The Container Apps configuration sets minimum replicas to 1 for the production environment. This eliminates cold starts entirely for paying users. For staging, minimum replicas is 0 — the cold start there is acceptable and keeps costs near zero.

What to watch out for

Cold starts

Python containers take longer to start than Node containers. A fresh FastAPI container with LangChain and the Azure OpenAI SDK imported typically takes 4–8 seconds to reach a healthy state. Two mitigations: keep minimum replicas at 1 in production (as above), and use a /health endpoint that returns immediately without touching the database so the load balancer marks the container ready quickly. Do not do any blocking I/O in the module-level scope — defer database connection pool creation to the startup lifecycle event.

CORS in production

Because FastAPI is not directly browser-accessible — all requests are proxied through Next.js — CORS on the FastAPI service only needs to allow the Next.js server's outbound IP range, not *. In practice we restrict to the Vercel CIDR or, better, rely on VNET integration so the FastAPI service is unreachable from the public internet entirely. Never set allow_origins=["*"] on a service that accepts authenticated JWTs.

Streaming gotchas

Three things break streaming in ways that are non-obvious to debug:

Vercel function timeout. Streaming functions have a different timeout limit than standard functions. On the Pro plan the streaming limit is 300 seconds. If your AI responses routinely exceed two minutes, set maxDuration = 300 in the route segment config.
Nginx buffering.

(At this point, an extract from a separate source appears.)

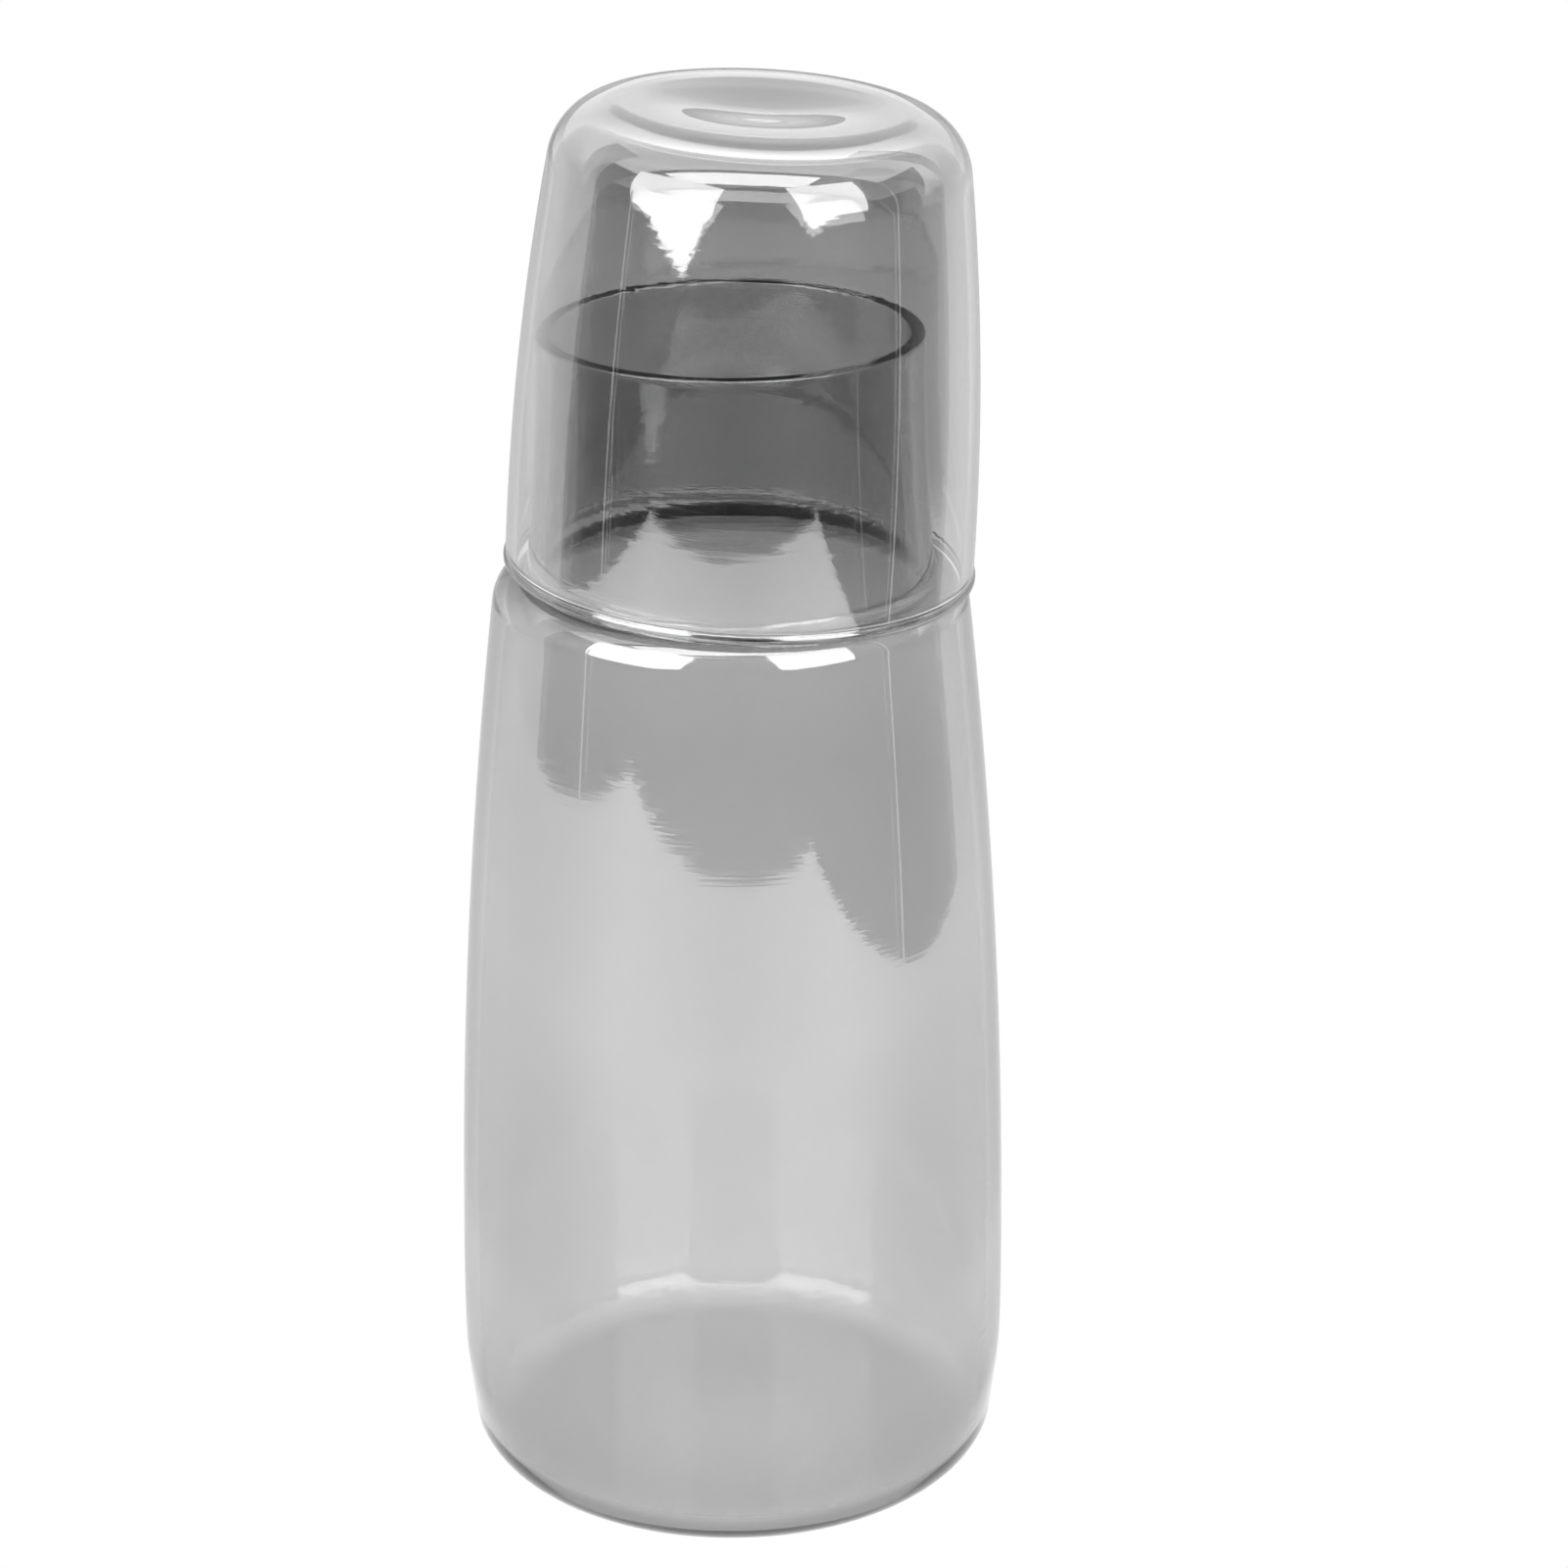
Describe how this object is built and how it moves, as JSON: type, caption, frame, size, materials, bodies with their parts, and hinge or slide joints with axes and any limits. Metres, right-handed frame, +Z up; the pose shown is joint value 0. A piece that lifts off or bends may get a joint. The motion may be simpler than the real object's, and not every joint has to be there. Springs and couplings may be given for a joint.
{
  "type": "bedside carafe with tumbler",
  "caption": "Round glass water carafe with a stepped neck, and a drinking tumbler turned upside down over the neck as its cover.",
  "frame": {"origin": "on the carafe's axis, in the plane of the ring that it stands on", "axes": "+Z up along the carafe's axis; +X to the right and +Y away from the viewer of the picture"},
  "size_m": [0.09, 0.09, 0.2285],
  "materials": {
    "carafe_glass": "clear smoked grey glass, tinted through its thickness, fire-polished smooth",
    "tumbler_glass": "clear smoked grey glass, tinted through its thickness, fire-polished smooth"
  },
  "bodies": {
    "carafe": {"carafe": "carafe_glass"},
    "tumbler": {"tumbler": "tumbler_glass"}
  },
  "joints": [
    {"name": "tumbler_lift", "type": "slide", "parent": "carafe", "child": "tumbler", "axis": [0, 0, 1], "range_m": [0, 0.06]}
  ]
}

Already mentioned: X-Accel-Buffering: no on the FastAPI response headers. Azure Application Gateway has an equivalent setting (request-timeout) that can swallow slow streams — set it to 300 seconds.
Fetch duplex: 'half'. Node 18+ requires this option when you want to read a streaming response body from fetch(). Without it you get a TypeError: Cannot set property body of #<Request>. The TypeScript type definition does not include duplex yet, so the cast to RequestInit in the example above is intentional.

tRPC vs direct fetch

tRPC is the right choice for Next.js ↔ Next.js API routes — it gives you end-to-end type safety with no schema file. It is not the right choice for Next.js ↔ FastAPI, because tRPC requires a Node.js server on both ends. Use direct fetch() with the generated Zod schemas for validation at the boundary. Reserve tRPC for internal Next.js server-to-client data loading where you want the React Query integration.

Closing thoughts

The architecture described here is running in production at two companies handling sensitive enterprise data. The split is not about trendy polyglot engineering — it is about using the right tool for each job. TypeScript is better at the UI and edge layer. Python is better at the AI and data-science layer. The boundary between them is narrow, well-defined, and type-safe.

The parts that need the most care are the auth boundary (one-use JWTs, no cookies crossing services), the streaming pipeline (proxy the ReadableStream, set the right headers, configure timeouts), and the type generation step (run it in CI, fail loudly on drift). Get those three right and the rest is straightforward.